Más que una estafa muy bien elaborada o un casino para los humildes, los cronistas de antaño describían a las carpas de lotería popular como espacios terapéuticos para aquellos que no podían pagar un siquiatra y como un templo de esperanza para esos desarrapados que, tras haber perdido decenas de centavos, un buen día los bendecían los números con dos o tres pesitos, suficientes para renovar su fe en la existencia.

Desde finales de la segunda década del siglo XX, las loterías callejeras comenzaban a ganar adeptos entre los parroquianos de los distintos barrios, pero sería hasta 1933 cuando su auge llegaría al punto máximo, logrando reunir hasta ocho mil personas por día.

Desde las 10 de la mañana y hasta las dos de la madrugada, las carpas repartían sus planillas, con frijolitos y garbanzos, y el gritón de los números se desgañitaba durante horas, tomando un descanso sólo para remojar la garganta con un pulque de contrabando.

En los mercados de San Juan de Dios, Dos de Abril, Hidalgo, Martínez de la Torre, Bartolomé de las Casas y San Lucas; además de Villa Madero, Tacubaya, Garibaldi y en la Plaza del Estudiante, las carpas de lotería recibían durante todo el día a amas de casa, obreros, maestros, teporochitos, soldados de permiso e incluso tamarindos.

Con mesas largas y bancos donde cabían hasta 10 parroquianos en una sentada, estos establecimientos reunían en una sola sesión entre 100 y 300 personas, con ganancias de hasta 120 pesos por hora, ¡de aquéllos! Por esos tiempos, un reportero que solía escribir sus textos en primera persona y que visitó la carpa del mercado de Martínez de la Torre escribió: "La barraca está pletórica, un borrachín de ojos llorosos como los de un perro chihuahueño me hace lugar. Quedo cerca de una respetable madre de familia cuyo cariño por su hijo se comprueba con la circunstancia de que lo tiene junto a ella, pegado a las faldas, mientras anota con granos de maíz los números y figuras que van saliendo. El hijo, imposibilitado para jugar, va repasando sus conocimientos de lectura con un letrero pegado en la carpa y escrito con extraño caló tauresco que dice así: `Los sábados, a las 9:15 PM, extra de 400 tablas, o sea, cien mamertos distribuidos en siete premios; a las 11 PM, 300 tablas extras de 10 centavos, o sea, 30 charros en siete premios, cerrando nuestro programa con el del sábado a las 12 de la noche con una gratis de 400 tablas, o sea, 40 charros para su bolsa libres de polvo y paja; ¡así tratamos a nuestra distinguida y numerosa clientela!".
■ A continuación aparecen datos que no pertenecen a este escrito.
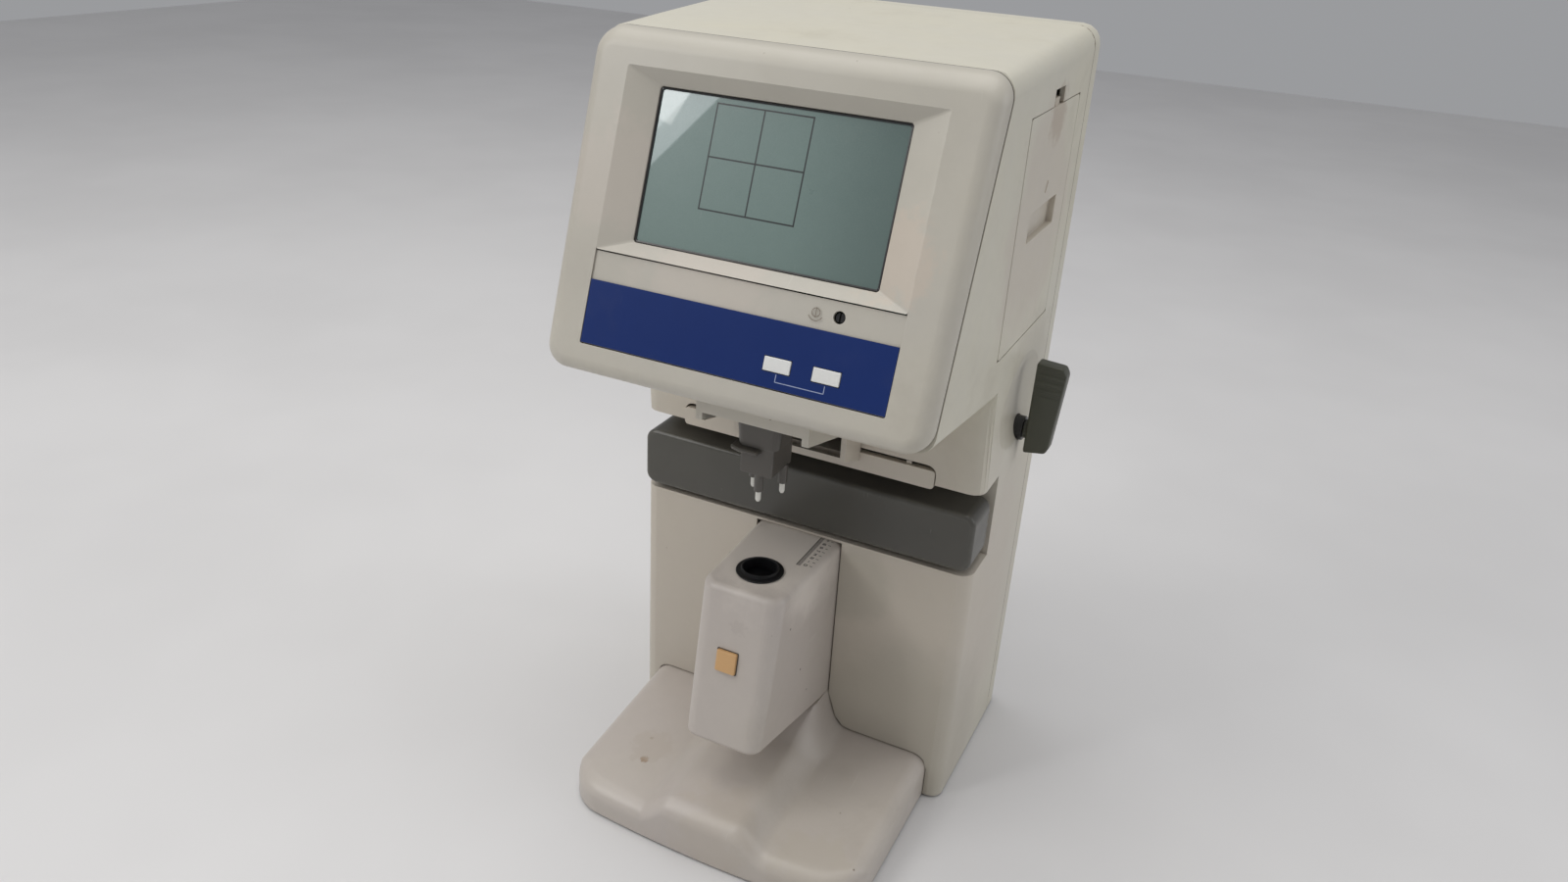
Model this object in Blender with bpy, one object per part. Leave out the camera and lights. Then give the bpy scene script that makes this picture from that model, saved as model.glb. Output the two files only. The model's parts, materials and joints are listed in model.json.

La atracción de la lotería callejera llegó a tal punto, que incluso doctores y oficinistas dejaban recado en sus despachos y consultorios para que "los buscasen en la carpa más cercana si había algún pendiente". Incluso los funcionarios e inspectores que recibían su "mordida" por otorgar los permisos y hacerse de la vista gorda, no podían resistir una sesión de juego de vez en cuando, perdiendo parte de sus "honradas" ganancias.

Con el tiempo, la costumbre de las loterías callejeras se fue perdiendo. Muchos vinculan su decadencia con la aparición de los gánsteres que comenzaron a controlar el juego clandestino desde principios de los 40 y que introdujeron transas para ganar el 100% en cada sesión de tablas.

La trampa consistía en introducir a varios paleros en las mesas con el previo arreglo de sus cartones, para que fuesen los primeros en gritar: "¡Lotería!", ahorrando a la casa el disgusto de pagar premios.

Poco a poco los parroquianos se fueron aburriendo de no ganar ni una tabla y de que siempre fuese el mismo grupito de changos los "suertudos" que llenaban sus cartones.

En 1946 un parroquiano pasado de alcoholes y de armas tomar, se dio cuenta del engaño al encontrar a varios paleros reunidos a sólo unas cuadras de una carpa y perdió su libertad al convertir en difunto a uno de ellos.

Al conocerse la noticia, resultó ser el golpe de gracia para las desprestigiadas carpas. De esos tiempos cuando tenían ocho mil personas diarias, pasaron a ser visitadas por unas cuantas moscas y algunos "gutierritos" despistados. En cuanto a los gritones adolescentes que eran heraldos de la buena o mala fortuna, más de uno se institucionalizó y se puso el uniforme para ser parte de las huestes del gran negocio del Premio Mayor, pero esa es otra historia.